Object modeling scripts =
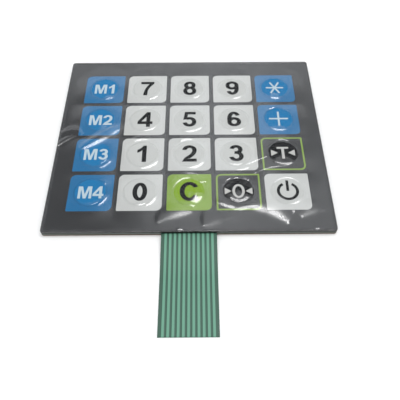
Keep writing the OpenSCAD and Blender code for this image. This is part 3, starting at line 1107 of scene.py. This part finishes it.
rings = bowl()
at = np.arange(rings[..., 0].size).reshape(rings.shape[:2])
quads = np.stack([at[:-1, :-1], at[1:, :-1], at[1:, 1:], at[:-1, 1:]], axis=-1).reshape(-1, 4)
table = put_mesh("table", rings.reshape(-1, 3), quads, matt_table("matt_table"))

# %% Lamps and sky
LAMP_SIZE = (0.56, 0.085)
LAMP_RADIANCE = 12.5
SKY_STRENGTH = 1.06
SKY_FRONT = (1, 1, 1, 1)
SKY_BACK = (1.12, 1.15, 1.19, 1)
BLACK = (0, 0, 0, 1)
DIM_LEFT = 0.78
DIM_RIGHT = 0.18
DIM_RIGHT_MORE = 0.42
DIM_HIGH = 0.15
DIM_LOW = 0.45


def strip_lamp(name, at, size, radiance):
    """A long lamp that looks at the keypad, with its long side level and along x. Its power
    gives the wanted radiance: power = radiance * pi * area."""
    data = bpy.data.lights.new(name, "AREA")
    data.shape = "RECTANGLE"
    data.size, data.size_y = size
    data.energy = radiance * np.pi * size[0] * size[1]
    x, y, z = at / np.linalg.norm(at)
    body = bpy.data.objects.new(name, data)
    body.location = at
    body.rotation_euler = (-np.arcsin(y), np.arctan2(x, z), 0)
    body.visible_camera = False
    bpy.context.scene.collection.objects.link(body)
    print(name, "power", round(data.energy, 2), "W")


strip_lamp("strip_lamp", LAMP_AT, LAMP_SIZE, LAMP_RADIANCE)


def sky(strength):
    """An even dome, but for the part behind the keypad, which its film mirrors. That is bright
    in the middle, dim to the left, half dim to the right, and half dim near the horizon. The
    directions x, y and z are the parts of a unit vector, so z = 0.5 is 30 degrees up."""
    world = bpy.data.worlds.new("sky")
    world.use_nodes = True
    bpy.context.scene.world = world
    recipe = Recipe(world.node_tree)
    x, y, z = recipe.split(recipe.node("TexCoord", output="Generated"))
    left = DIM_LEFT * recipe.fade(0.0 - x, 0.0, 0.22)
    right = recipe.fade(x, 0.06, 0.2) * (DIM_RIGHT + DIM_RIGHT_MORE * recipe.fade(y, 0.56, 0.64))
    high = DIM_HIGH * recipe.fade(z, 0.74, 0.86)
    low = DIM_LOW * (1 - recipe.fade(z, 0.5, 0.62))
    dim = (left + right) * recipe.fade(z, 0.6, 0.7) * (1 - high) + high + low
    back = recipe.blend(dim, SKY_BACK, BLACK)
    behind = recipe.fade(y, 0.1, 0.35) * recipe.fade(z, 0.1, 0.3)
    tone = recipe.blend(behind, SKY_FRONT, back)
    dome = recipe.node("Background", sockets={"Color": tone, "Strength": strength})
    recipe.node("OutputWorld", sockets={"Surface": dome})


sky(SKY_STRENGTH)
bpy.context.scene.view_settings.view_transform = "Standard"
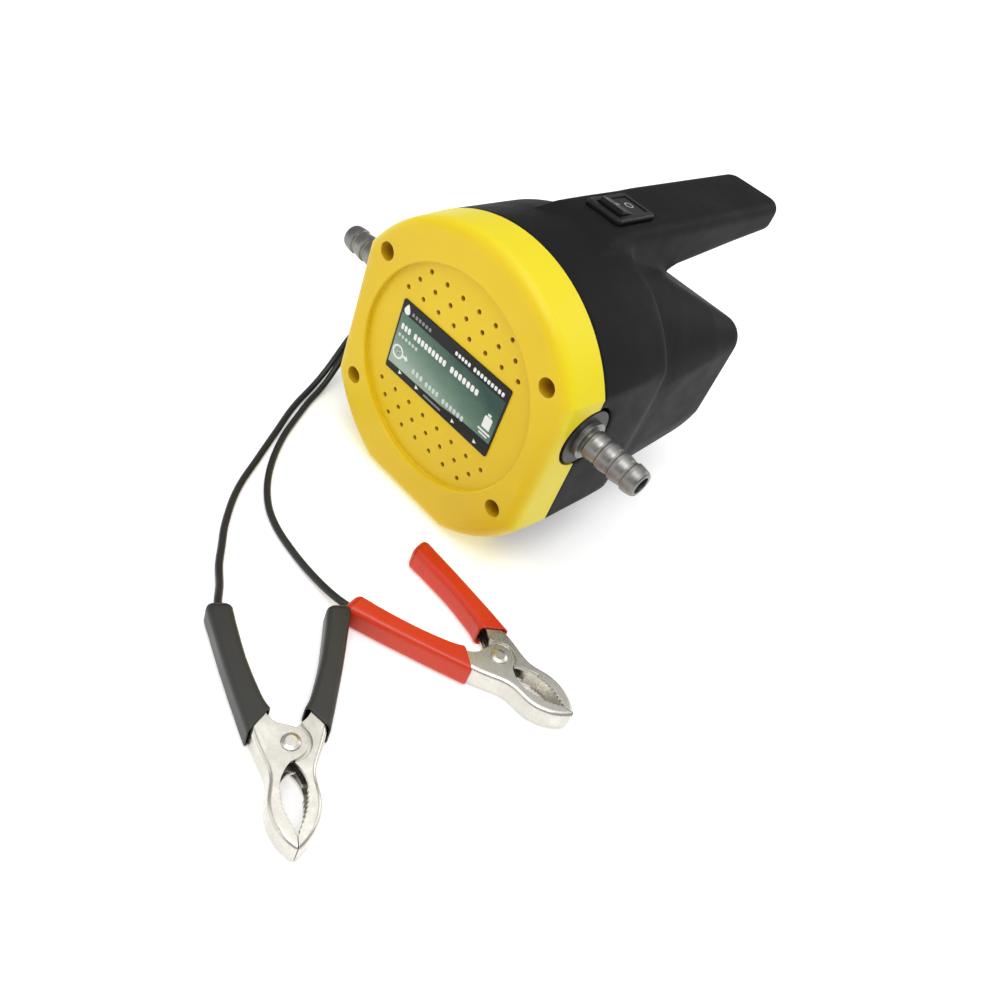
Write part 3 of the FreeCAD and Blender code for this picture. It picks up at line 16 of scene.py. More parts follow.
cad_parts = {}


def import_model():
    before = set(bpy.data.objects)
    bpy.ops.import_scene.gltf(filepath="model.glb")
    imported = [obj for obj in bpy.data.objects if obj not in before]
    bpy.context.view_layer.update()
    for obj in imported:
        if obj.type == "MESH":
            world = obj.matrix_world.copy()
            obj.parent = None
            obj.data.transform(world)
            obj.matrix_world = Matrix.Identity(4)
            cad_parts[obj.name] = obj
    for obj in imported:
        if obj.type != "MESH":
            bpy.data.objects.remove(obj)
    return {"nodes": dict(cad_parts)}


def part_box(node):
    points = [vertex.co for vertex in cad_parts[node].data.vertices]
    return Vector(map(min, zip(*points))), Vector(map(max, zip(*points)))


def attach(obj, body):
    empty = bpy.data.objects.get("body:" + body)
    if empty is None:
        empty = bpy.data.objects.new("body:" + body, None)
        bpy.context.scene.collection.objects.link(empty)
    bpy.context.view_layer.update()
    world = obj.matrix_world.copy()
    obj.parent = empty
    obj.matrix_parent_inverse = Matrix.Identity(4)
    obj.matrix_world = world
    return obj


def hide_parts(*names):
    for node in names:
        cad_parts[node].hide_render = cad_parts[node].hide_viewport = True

Set problem =
Make an exact copy of the records.

Worked answer =
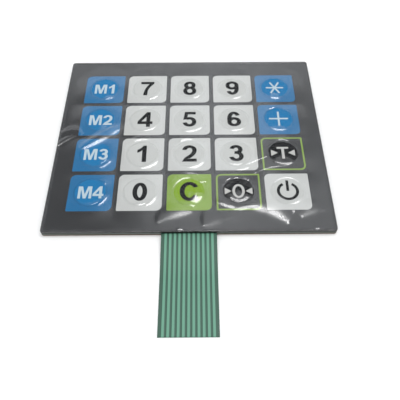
Keep writing the OpenSCAD and Blender code for this image. This is part 3, starting at line 1107 of scene.py. This part finishes it.
rings = bowl()
at = np.arange(rings[..., 0].size).reshape(rings.shape[:2])
quads = np.stack([at[:-1, :-1], at[1:, :-1], at[1:, 1:], at[:-1, 1:]], axis=-1).reshape(-1, 4)
table = put_mesh("table", rings.reshape(-1, 3), quads, matt_table("matt_table"))

# %% Lamps and sky
LAMP_SIZE = (0.56, 0.085)
LAMP_RADIANCE = 12.5
SKY_STRENGTH = 1.06
SKY_FRONT = (1, 1, 1, 1)
SKY_BACK = (1.12, 1.15, 1.19, 1)
BLACK = (0, 0, 0, 1)
DIM_LEFT = 0.78
DIM_RIGHT = 0.18
DIM_RIGHT_MORE = 0.42
DIM_HIGH = 0.15
DIM_LOW = 0.45


def strip_lamp(name, at, size, radiance):
    """A long lamp that looks at the keypad, with its long side level and along x. Its power
    gives the wanted radiance: power = radiance * pi * area."""
    data = bpy.data.lights.new(name, "AREA")
    data.shape = "RECTANGLE"
    data.size, data.size_y = size
    data.energy = radiance * np.pi * size[0] * size[1]
    x, y, z = at / np.linalg.norm(at)
    body = bpy.data.objects.new(name, data)
    body.location = at
    body.rotation_euler = (-np.arcsin(y), np.arctan2(x, z), 0)
    body.visible_camera = False
    bpy.context.scene.collection.objects.link(body)
    print(name, "power", round(data.energy, 2), "W")


strip_lamp("strip_lamp", LAMP_AT, LAMP_SIZE, LAMP_RADIANCE)


def sky(strength):
    """An even dome, but for the part behind the keypad, which its film mirrors. That is bright
    in the middle, dim to the left, half dim to the right, and half dim near the horizon. The
    directions x, y and z are the parts of a unit vector, so z = 0.5 is 30 degrees up."""
    world = bpy.data.worlds.new("sky")
    world.use_nodes = True
    bpy.context.scene.world = world
    recipe = Recipe(world.node_tree)
    x, y, z = recipe.split(recipe.node("TexCoord", output="Generated"))
    left = DIM_LEFT * recipe.fade(0.0 - x, 0.0, 0.22)
    right = recipe.fade(x, 0.06, 0.2) * (DIM_RIGHT + DIM_RIGHT_MORE * recipe.fade(y, 0.56, 0.64))
    high = DIM_HIGH * recipe.fade(z, 0.74, 0.86)
    low = DIM_LOW * (1 - recipe.fade(z, 0.5, 0.62))
    dim = (left + right) * recipe.fade(z, 0.6, 0.7) * (1 - high) + high + low
    back = recipe.blend(dim, SKY_BACK, BLACK)
    behind = recipe.fade(y, 0.1, 0.35) * recipe.fade(z, 0.1, 0.3)
    tone = recipe.blend(behind, SKY_FRONT, back)
    dome = recipe.node("Background", sockets={"Color": tone, "Strength": strength})
    recipe.node("OutputWorld", sockets={"Surface": dome})


sky(SKY_STRENGTH)
bpy.context.scene.view_settings.view_transform = "Standard"
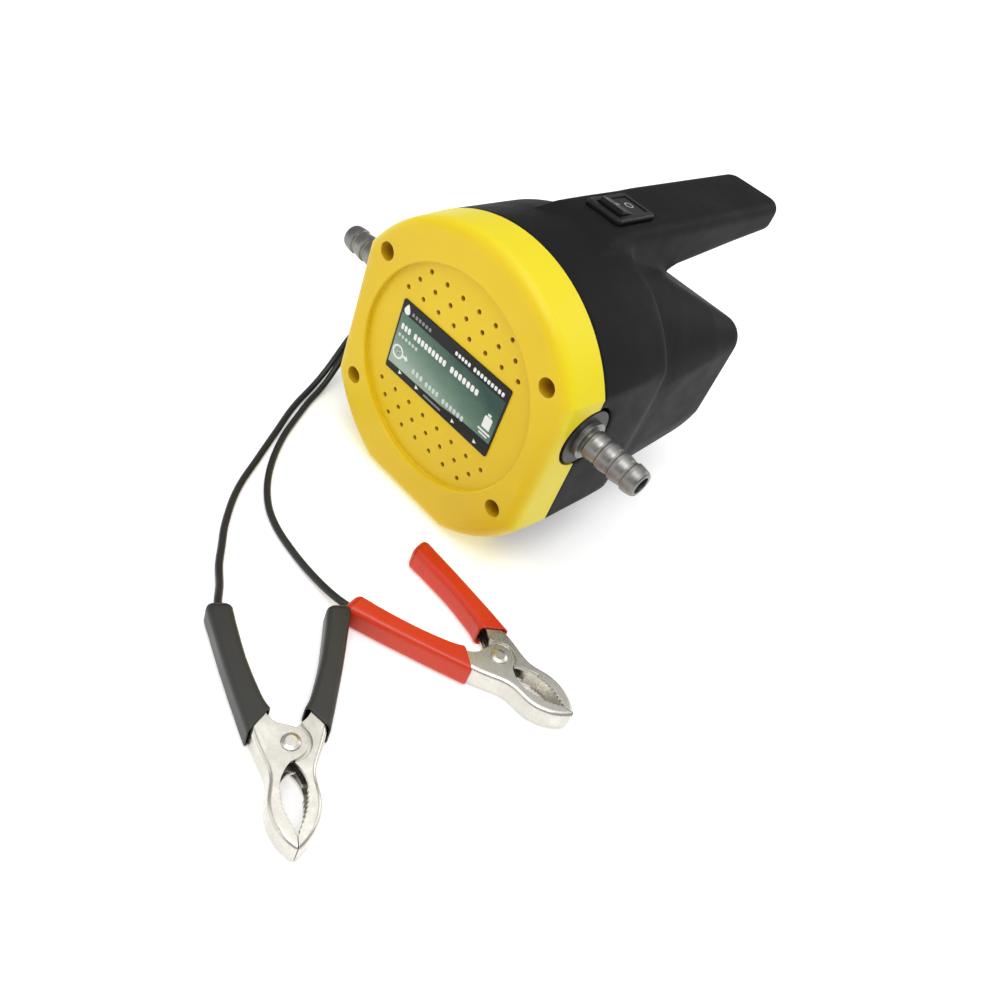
Write part 3 of the FreeCAD and Blender code for this picture. It picks up at line 16 of scene.py. More parts follow.
cad_parts = {}


def import_model():
    before = set(bpy.data.objects)
    bpy.ops.import_scene.gltf(filepath="model.glb")
    imported = [obj for obj in bpy.data.objects if obj not in before]
    bpy.context.view_layer.update()
    for obj in imported:
        if obj.type == "MESH":
            world = obj.matrix_world.copy()
            obj.parent = None
            obj.data.transform(world)
            obj.matrix_world = Matrix.Identity(4)
            cad_parts[obj.name] = obj
    for obj in imported:
        if obj.type != "MESH":
            bpy.data.objects.remove(obj)
    return {"nodes": dict(cad_parts)}


def part_box(node):
    points = [vertex.co for vertex in cad_parts[node].data.vertices]
    return Vector(map(min, zip(*points))), Vector(map(max, zip(*points)))


def attach(obj, body):
    empty = bpy.data.objects.get("body:" + body)
    if empty is None:
        empty = bpy.data.objects.new("body:" + body, None)
        bpy.context.scene.collection.objects.link(empty)
    bpy.context.view_layer.update()
    world = obj.matrix_world.copy()
    obj.parent = empty
    obj.matrix_parent_inverse = Matrix.Identity(4)
    obj.matrix_world = world
    return obj


def hide_parts(*names):
    for node in names:
        cad_parts[node].hide_render = cad_parts[node].hide_viewport = True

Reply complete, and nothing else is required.